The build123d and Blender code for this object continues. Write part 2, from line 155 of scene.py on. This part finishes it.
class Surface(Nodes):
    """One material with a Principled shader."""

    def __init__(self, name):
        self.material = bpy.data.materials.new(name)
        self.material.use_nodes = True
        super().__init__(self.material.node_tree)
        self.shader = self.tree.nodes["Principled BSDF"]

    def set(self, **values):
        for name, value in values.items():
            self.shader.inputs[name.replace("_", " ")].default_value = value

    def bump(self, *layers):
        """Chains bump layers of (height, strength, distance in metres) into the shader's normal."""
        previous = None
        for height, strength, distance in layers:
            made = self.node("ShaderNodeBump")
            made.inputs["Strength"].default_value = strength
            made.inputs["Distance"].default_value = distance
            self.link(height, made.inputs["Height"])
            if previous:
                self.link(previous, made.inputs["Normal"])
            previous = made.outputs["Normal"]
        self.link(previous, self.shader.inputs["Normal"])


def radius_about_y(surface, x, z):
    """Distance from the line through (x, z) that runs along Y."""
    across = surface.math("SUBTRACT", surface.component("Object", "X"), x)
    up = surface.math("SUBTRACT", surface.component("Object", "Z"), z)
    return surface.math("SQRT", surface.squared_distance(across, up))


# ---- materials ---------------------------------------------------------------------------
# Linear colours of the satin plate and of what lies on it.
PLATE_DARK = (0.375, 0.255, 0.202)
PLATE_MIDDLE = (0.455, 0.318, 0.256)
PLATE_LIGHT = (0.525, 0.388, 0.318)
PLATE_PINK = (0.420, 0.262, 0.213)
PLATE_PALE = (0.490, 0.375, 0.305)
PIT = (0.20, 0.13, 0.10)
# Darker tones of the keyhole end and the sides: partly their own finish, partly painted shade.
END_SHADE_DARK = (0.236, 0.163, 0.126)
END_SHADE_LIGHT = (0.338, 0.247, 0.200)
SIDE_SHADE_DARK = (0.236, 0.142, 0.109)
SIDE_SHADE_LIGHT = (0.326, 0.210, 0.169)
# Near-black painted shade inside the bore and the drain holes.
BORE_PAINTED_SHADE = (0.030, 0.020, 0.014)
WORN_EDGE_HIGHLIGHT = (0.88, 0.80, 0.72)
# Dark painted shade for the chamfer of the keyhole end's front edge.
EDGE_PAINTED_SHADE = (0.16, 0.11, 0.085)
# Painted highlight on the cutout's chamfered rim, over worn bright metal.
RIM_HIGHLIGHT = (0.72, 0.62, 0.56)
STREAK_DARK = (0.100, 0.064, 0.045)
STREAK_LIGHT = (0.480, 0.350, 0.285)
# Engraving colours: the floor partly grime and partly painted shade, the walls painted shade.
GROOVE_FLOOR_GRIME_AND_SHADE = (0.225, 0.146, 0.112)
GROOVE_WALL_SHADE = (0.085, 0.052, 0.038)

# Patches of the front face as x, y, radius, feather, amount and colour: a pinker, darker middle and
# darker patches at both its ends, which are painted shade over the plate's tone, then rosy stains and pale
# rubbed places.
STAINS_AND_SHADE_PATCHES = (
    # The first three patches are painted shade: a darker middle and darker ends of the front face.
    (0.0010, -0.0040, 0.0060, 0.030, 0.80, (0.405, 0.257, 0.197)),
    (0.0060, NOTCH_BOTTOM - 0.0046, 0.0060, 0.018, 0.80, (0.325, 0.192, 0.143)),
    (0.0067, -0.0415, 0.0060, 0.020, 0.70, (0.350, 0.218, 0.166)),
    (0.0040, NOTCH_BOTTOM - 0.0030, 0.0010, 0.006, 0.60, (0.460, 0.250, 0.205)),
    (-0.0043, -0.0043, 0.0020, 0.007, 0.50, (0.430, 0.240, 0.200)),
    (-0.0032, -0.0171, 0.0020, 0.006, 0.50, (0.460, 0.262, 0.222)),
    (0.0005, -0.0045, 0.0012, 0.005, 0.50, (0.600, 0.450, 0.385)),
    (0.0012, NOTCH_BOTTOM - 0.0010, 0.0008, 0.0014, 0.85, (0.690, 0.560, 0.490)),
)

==

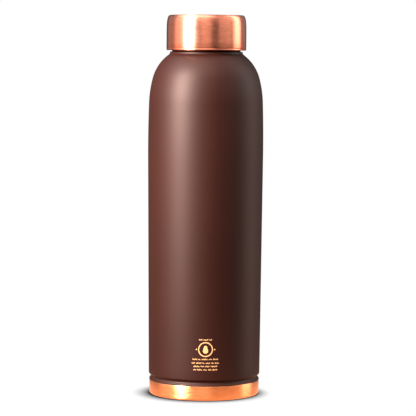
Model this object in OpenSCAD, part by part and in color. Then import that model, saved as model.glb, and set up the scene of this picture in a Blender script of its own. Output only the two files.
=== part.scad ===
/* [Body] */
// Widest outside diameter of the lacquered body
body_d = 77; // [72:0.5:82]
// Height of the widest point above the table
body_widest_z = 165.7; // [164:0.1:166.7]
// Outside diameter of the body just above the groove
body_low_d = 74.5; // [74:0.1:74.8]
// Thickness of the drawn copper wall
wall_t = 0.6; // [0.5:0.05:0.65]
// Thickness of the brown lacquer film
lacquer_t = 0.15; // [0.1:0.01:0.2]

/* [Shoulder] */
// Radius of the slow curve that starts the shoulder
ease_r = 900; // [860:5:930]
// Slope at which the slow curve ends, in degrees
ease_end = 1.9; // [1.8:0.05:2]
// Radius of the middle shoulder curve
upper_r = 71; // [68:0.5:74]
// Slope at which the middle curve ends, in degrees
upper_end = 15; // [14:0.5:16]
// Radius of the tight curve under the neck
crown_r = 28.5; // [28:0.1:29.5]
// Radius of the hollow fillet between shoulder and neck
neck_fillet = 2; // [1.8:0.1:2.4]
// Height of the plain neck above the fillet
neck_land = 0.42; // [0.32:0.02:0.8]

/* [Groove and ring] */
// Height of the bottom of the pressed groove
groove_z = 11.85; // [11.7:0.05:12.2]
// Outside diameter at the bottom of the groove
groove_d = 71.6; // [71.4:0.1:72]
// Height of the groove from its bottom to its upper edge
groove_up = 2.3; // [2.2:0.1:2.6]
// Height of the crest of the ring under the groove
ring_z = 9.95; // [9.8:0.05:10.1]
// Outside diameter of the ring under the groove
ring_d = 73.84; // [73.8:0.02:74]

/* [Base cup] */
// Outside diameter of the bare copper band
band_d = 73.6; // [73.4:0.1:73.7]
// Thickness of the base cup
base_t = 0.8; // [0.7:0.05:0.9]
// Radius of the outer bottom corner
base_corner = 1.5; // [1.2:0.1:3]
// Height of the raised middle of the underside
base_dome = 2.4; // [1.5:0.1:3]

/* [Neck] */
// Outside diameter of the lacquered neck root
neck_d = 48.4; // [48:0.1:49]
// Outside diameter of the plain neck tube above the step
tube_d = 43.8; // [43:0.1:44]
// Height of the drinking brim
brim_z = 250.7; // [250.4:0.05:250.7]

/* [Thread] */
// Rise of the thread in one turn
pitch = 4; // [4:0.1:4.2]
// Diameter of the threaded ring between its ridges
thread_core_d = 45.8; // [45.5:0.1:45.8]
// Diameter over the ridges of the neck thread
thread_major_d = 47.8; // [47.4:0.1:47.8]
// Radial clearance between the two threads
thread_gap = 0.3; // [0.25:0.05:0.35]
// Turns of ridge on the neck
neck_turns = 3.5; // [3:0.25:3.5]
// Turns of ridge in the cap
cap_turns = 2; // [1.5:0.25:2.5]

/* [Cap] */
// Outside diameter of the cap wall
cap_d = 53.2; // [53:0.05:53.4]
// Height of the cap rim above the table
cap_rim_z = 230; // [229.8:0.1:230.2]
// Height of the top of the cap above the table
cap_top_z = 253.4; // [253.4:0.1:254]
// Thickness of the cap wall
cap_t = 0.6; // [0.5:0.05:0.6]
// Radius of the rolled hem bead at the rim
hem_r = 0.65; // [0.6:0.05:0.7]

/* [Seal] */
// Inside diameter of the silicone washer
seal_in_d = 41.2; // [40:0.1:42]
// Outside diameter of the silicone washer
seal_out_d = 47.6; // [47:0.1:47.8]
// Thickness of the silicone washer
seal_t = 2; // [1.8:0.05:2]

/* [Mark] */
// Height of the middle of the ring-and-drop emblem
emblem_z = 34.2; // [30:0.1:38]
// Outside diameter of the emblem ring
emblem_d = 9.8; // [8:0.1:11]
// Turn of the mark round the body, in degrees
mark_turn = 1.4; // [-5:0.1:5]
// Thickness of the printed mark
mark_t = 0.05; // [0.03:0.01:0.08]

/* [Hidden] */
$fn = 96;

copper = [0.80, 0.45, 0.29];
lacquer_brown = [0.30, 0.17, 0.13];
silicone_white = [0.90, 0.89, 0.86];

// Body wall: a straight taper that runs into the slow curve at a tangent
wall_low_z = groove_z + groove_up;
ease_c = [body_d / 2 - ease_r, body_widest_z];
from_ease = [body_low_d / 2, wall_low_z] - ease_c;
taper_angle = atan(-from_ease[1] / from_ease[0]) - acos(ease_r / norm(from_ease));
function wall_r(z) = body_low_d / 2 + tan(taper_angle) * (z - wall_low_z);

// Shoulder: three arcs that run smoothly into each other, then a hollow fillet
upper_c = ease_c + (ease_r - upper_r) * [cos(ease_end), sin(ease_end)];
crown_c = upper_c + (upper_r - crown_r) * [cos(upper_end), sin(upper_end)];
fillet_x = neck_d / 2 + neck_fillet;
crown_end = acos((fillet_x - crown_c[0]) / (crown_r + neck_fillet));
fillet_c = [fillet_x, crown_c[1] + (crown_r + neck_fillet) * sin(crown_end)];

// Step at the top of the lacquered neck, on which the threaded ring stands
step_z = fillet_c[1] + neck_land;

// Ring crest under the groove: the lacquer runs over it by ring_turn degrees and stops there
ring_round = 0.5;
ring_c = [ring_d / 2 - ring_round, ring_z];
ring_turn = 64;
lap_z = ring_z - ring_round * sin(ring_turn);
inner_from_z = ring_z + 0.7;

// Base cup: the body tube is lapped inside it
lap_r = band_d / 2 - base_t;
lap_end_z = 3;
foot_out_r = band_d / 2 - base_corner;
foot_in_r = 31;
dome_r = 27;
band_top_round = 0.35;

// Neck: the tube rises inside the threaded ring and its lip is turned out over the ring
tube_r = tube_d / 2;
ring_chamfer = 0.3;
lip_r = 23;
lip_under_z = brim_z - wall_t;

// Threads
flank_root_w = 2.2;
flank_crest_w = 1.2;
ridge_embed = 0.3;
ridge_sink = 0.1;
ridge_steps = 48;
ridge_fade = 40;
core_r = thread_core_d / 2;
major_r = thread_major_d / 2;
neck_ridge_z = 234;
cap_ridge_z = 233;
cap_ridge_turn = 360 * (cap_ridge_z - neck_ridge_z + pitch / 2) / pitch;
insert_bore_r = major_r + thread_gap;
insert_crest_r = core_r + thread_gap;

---

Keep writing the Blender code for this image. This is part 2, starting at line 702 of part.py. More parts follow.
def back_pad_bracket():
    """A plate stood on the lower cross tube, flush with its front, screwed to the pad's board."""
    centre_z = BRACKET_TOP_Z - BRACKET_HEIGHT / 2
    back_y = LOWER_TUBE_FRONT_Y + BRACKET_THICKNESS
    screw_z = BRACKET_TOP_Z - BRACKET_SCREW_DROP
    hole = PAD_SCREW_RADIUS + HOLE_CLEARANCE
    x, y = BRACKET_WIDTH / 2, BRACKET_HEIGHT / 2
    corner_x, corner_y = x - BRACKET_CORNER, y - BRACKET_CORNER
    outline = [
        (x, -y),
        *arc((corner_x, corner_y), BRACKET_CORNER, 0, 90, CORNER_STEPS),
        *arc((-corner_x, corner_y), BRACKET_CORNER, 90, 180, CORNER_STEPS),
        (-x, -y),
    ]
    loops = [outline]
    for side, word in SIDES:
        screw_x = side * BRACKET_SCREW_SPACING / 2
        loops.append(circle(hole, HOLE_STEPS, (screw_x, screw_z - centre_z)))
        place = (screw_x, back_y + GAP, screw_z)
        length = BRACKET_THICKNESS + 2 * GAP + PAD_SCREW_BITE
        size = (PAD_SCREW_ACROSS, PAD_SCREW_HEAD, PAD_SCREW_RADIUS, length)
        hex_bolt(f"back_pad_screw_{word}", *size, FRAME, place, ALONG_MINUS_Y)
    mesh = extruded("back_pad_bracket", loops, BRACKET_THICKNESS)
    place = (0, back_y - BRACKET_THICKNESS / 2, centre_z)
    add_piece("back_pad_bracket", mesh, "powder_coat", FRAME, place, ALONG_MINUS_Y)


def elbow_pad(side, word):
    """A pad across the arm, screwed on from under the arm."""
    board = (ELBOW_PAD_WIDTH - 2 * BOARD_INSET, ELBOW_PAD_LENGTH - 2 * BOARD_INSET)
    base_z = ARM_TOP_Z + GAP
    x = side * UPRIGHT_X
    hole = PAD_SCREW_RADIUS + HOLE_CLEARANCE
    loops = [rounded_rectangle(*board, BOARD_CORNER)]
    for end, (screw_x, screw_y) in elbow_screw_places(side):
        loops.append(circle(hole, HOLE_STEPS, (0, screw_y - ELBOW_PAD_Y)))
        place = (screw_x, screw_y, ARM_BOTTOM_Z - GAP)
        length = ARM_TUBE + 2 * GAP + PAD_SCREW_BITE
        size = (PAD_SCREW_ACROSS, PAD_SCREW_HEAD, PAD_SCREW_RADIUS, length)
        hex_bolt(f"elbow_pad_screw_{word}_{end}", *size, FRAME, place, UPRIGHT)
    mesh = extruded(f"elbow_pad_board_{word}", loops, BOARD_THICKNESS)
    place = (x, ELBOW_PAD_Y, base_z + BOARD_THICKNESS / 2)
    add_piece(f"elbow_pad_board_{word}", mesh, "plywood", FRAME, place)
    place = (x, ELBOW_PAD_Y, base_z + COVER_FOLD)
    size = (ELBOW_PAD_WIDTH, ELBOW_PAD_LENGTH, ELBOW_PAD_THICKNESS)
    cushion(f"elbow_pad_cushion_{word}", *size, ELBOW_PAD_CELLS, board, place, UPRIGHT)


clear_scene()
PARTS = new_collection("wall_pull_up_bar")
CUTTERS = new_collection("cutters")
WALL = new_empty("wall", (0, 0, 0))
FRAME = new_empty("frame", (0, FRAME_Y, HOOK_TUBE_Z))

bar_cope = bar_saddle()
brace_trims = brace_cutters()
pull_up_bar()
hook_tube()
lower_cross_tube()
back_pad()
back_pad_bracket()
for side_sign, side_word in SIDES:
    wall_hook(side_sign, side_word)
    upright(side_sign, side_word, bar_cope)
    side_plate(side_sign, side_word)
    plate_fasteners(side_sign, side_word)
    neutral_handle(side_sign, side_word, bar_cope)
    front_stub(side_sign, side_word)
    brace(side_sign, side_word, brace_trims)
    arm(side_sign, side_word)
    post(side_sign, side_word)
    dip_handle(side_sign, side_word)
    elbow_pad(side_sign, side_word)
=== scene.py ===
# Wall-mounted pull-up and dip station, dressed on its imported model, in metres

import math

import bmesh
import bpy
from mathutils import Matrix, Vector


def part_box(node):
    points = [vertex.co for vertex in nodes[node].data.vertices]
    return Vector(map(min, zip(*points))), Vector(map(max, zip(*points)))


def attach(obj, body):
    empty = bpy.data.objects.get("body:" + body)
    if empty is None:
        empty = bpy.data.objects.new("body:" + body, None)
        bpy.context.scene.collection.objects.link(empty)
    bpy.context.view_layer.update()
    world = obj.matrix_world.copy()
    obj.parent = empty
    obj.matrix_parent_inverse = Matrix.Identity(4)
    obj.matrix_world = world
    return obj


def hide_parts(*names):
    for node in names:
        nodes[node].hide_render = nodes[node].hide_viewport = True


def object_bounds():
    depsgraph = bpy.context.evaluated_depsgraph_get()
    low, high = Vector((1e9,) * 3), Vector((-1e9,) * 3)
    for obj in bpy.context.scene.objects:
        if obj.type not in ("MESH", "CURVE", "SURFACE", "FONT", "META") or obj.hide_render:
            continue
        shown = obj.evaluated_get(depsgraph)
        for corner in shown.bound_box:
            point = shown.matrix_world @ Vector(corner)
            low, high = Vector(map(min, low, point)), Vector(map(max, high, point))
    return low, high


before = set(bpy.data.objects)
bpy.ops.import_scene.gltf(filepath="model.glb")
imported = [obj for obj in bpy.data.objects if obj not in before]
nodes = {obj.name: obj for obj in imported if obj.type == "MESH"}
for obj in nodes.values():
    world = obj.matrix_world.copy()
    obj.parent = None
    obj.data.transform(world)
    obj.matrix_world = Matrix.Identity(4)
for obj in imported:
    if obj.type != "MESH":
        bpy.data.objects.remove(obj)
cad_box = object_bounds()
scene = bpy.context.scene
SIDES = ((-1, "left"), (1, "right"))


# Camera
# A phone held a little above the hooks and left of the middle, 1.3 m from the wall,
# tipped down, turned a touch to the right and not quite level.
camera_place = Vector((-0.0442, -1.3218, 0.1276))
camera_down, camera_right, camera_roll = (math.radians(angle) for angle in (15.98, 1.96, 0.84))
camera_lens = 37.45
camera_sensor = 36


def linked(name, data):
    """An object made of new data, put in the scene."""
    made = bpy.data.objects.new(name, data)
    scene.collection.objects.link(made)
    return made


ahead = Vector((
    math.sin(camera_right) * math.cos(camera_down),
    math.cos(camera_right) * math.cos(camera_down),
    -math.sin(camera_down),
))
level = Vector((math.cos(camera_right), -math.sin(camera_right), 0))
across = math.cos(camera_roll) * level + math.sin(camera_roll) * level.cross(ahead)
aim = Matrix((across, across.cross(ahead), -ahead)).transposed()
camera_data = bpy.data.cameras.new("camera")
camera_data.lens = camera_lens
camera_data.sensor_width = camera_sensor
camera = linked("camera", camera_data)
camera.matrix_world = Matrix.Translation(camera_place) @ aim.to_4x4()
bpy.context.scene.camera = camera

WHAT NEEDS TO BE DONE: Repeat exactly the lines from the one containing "The build123d and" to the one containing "material with a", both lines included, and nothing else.

RESULT BELOW:
The build123d and Blender code for this object continues. Write part 2, from line 155 of scene.py on. This part finishes it.
class Surface(Nodes):
    """One material with a Principled shader."""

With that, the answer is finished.